I hope they simulate propane too, not just methane. Propane has some really interesting properties as rocket fuel but have (like methane) never gotten much research. But now there's a big rush to research methane as fuel based on the concept of generating it on Mars - so propane still gets left in the dark.

Methane's ISP is only very slightly better than propane's - 364,6 vs. 368,3 at a 100:1 expansion into vacuum and 20MPa chamber pressure. But propane at around 100K (note: not at its boiling point, 230K) has far higher density (782 kg/m^3), closer to that of room temperature RP-1 (820 kg/m) then that of boiling point methane (423 kg/m^3), which reduces tankage mass and cost. 100K propane's ISP is of course better than RP-1's 354.6 in the same conditions as above. Plus, its temperature is similar enough to your LOX that they can share a common bulkhead, which reduces mass further and simplifies construction.

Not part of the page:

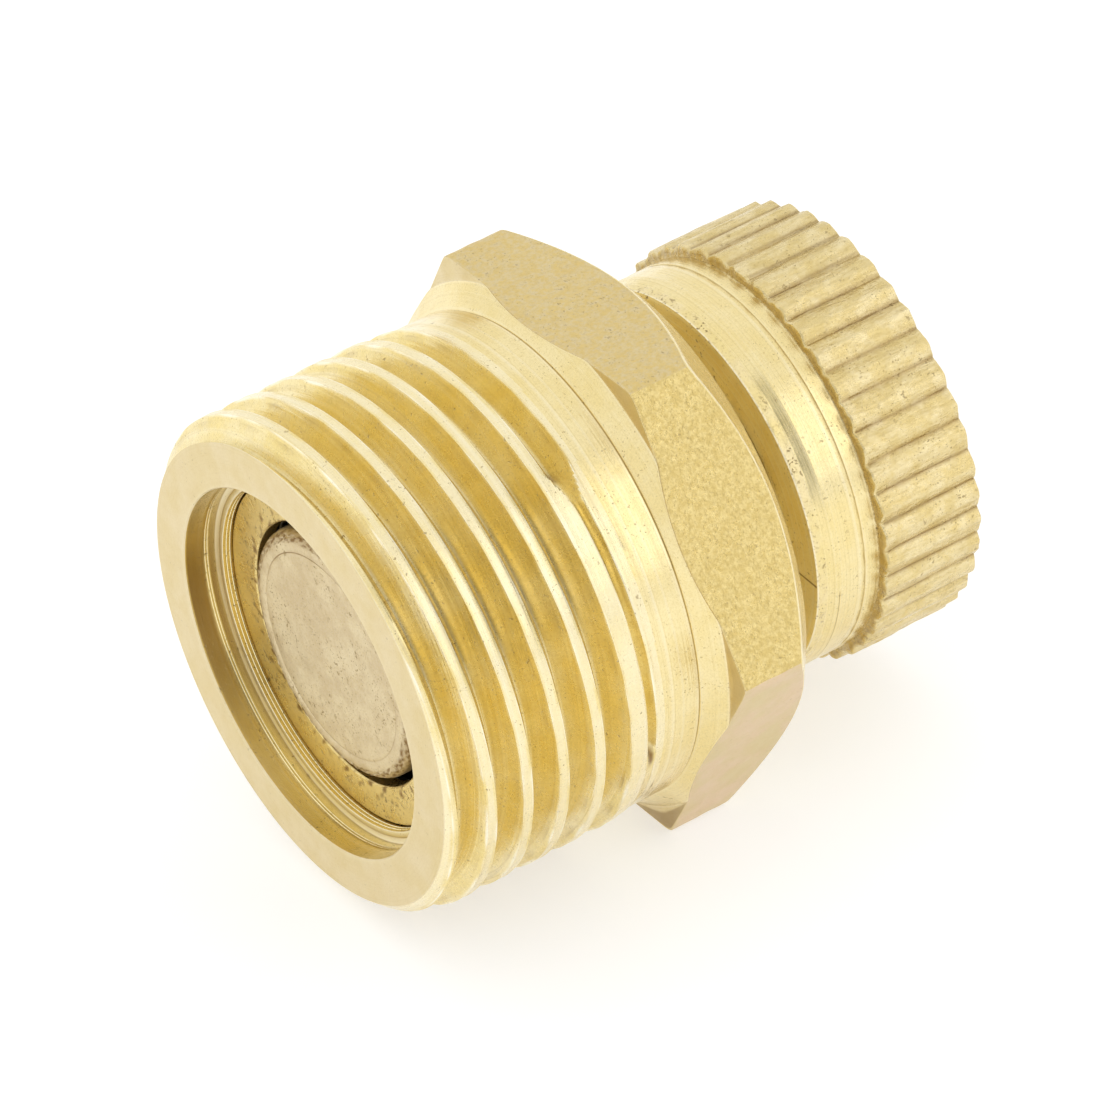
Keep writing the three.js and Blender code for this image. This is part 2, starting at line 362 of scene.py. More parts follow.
def brass(
    name,
    light=PALE_BRASS,
    dark=YELLOW_BRASS,
    rough=(0.24, 0.38),
    line_along=None,
    line_depth=0.0,
    streaks=0.25,
    grain=0.002,
    grain_scale=14.0,
    grain_stretch=None,
    peel=0.0,
    peel_scale=6.0,
    pits=0.5,
    pit_level=0.68,
    stain=0.3,
    mottle_scale=0.6,
):
    """Machined brass: mottled tint, tool lines, fine grain, orange peel, stains and small dark pits, with
    painted highlight bands along the tool lines, and the per-vertex marks, painted highlights and painted
    shade.
    """
    g = Graph(name)
    place = g.place()
    along, radius = g.radius(place)
    line_value = along if line_along == "axis" else radius
    mottle = g.noise(place, mottle_scale, 5, 0.65)
    colour = g.mix(g.spread(mottle, 0.35, 0.65), dark, light)

    fine = g.noise(place, grain_scale, 4, 0.7, stretch=grain_stretch)
    colour = g.mix(g.spread(fine, 0.25, 0.6, stain, 0.0), colour, OLIVE_BRASS)
    if line_along:
        # pale bands along the tool lines: painted highlight bands
        broad = g.lines(line_value, 3.0, 2)
        colour = g.mix(g.spread(broad, 0.5, 0.72, 0.0, streaks), colour, BURR_AND_HIGHLIGHT)
        streak = g.lines(line_value, 16.0, 4)
        colour = g.mix(g.spread(streak, 0.22, 0.5, stain, 0.0), colour, OLIVE_BRASS)

    # burrs and painted highlights go towards the light colour; dirt, marks and painted shade towards the dark
    # one
    marks_and_shading = g.node("ShaderNodeAttribute", attribute_name="marks_and_shading").outputs["Fac"]
    colour = g.mix(g.spread(marks_and_shading, 0.05, 0.9), colour, BURR_AND_HIGHLIGHT)
    colour = g.mix(g.spread(marks_and_shading, -0.05, -0.9), colour, GRIME_AND_SHADE)

    patch = g.noise(place, 0.9, 2, 0.5)
    where = g.spread(patch, 0.42, 0.62, 0.25, 1.0)
    large = g.spread(g.noise(place, 5.0, 2.5, 0.6), pit_level, pit_level + 0.05)
    small = g.spread(g.noise(place, 13.0, 1.5, 0.6), pit_level, pit_level + 0.05)
    dots = g.math("MULTIPLY", g.math("MAXIMUM", large, small), g.math("MULTIPLY", where, pits))
    colour = g.mix(dots, colour, PIT)
    g.link(colour, g.shader.inputs["Base Color"])

    g.shader.inputs["Metallic"].default_value = 1.0
    g.link(g.spread(g.noise(place, 1.7, 3, 0.6), 0.3, 0.7, *rough), g.shader.inputs["Roughness"])

    normal = g.bump(fine, grain)
    normal = g.bump(g.math("SUBTRACT", 1.0, dots), 0.02, normal)
    if peel:
        normal = g.bump(g.noise(place, peel_scale, 3, 0.6), peel, normal)
    if line_along:
        normal = g.bump(g.lines(line_value, 9.0, 5), line_depth, normal)
    g.link(normal, g.shader.inputs["Normal"])
    return g.material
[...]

Hydrogen generally is the easiest fuel to synthesize offworld. Methane is generally second, and propane third. Hydrogen is often rejected as a martian fuel because of the tankage and cooling requirements. Methane can be kept as liquid on Mars with little cooling in properly designed reflective / insulated containers - but so can 100K propane, in similar conditions, but with significantly smaller tankage requirements.

It seriously warrants more research, I tell you what.